Map the wording of the answers to the wording of the passage:

(A) the only kind of jellyfish with retinas that…

Are we comparing some jellyfish to others? Definitely not. So what does this have to do with eyes adapting to an animal’s needs? Nothing.

(B) Box jellyfish have a need to detect prominent features of objects but not fine details.

Do you see how every word of this maps to the exact wording the passage used? If that’s how the jellyfish’s eyes work, and the conclusion about adapting to needs is true, then the jellyfish must have this need. Winner!

(C) …would benefit from having retinas that…

This doesn’t map to the wording of the conclusion, which was concerned with “needs”, not “benefits”.

(D) …developed from jellyfish whose…

This doesn’t connect to the “animal’s needs”, so it makes us add in our own reasoning to make sense of it. Right answers never do that.

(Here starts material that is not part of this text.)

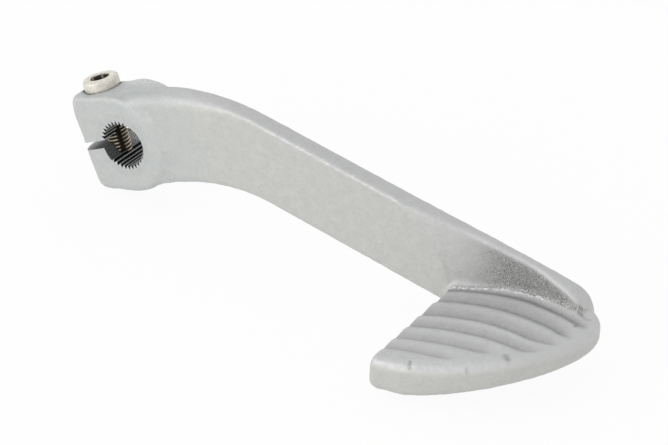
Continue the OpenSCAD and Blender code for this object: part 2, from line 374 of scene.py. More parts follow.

(E) …main means of detecting prey.

Wow irrelevant. There’s nothing about prey, hunting, survival, nothing about what vision is for at all in the passage.

(B) is the correct answer.

Common pattern/s in this question: The new wording in the conclusion really helps cut through the fat in the wrong answers, so make sure you recognize when the conclusion changes the subject.

Not as important, but avoid confusion and don’t forget intermediate conclusions are out there. That’s a hybrid support-conclusion statement. But most passages don’t have one.